Women should also support each other more. It does not mean that we should vote for women purely because they are a woman. However, if you see that the other woman is going through a rough time, then we need to support each other. Sometimes, sharing your experiences and the ways you dealt with it makes all the difference.
12. When you were a candidate in the Presidential race in Estonia, your handbag notoriously gained a lot of attention. This is a problem for professional women in the public life: their looks gain more attention than their positions and ideas. How could we divert the attention away from the way women look towards our expertise and insights?
It is a complicated topic. During the Presidential campaign I faced a dilemma- when I answer the questions about my bag, then I am foolish because I have interest in bags. When I do not, then I am arrogant.
A lot depends on the listeners and journalists. There are a lot of women among journalists, who could set up an example. If they want to talk about fashion, then let’s talk about fashion seriously, but not to gain more clicks.

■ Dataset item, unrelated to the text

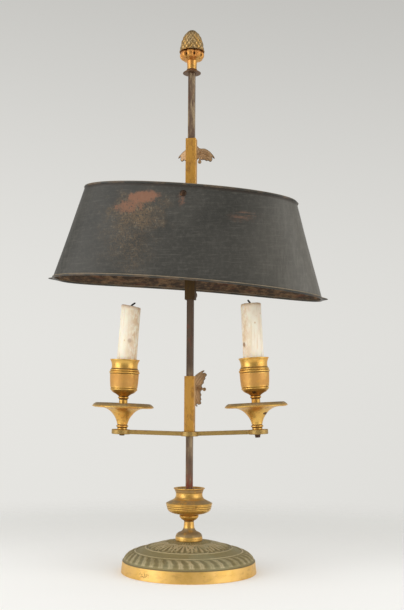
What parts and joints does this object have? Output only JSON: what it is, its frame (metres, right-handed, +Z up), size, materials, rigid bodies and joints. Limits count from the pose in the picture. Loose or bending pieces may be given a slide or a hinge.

Also, let’s be much more selective about the questions that we ask female professionals. Why do we ask how a woman brings up her children? Why are we not asking the men?
The same applies to our use of language. We have female prime ministers, but we do not have male prime ministers. Let’s try to narrow the gap and use the word, prime minister.
And when someone is well dressed, let’s also compliment the men that they are looking good or have a nice tie. Let’s be pro-active about narrowing the gap ourselves and talk about the looks both with men and women.
13. What are the future trends in international affairs?
Analysing and processing big data. It was the case that there was a need to seek out information. Nowadays, the problem is not the lack of data and information, but making sense of large amounts of data and verifying what is true and false.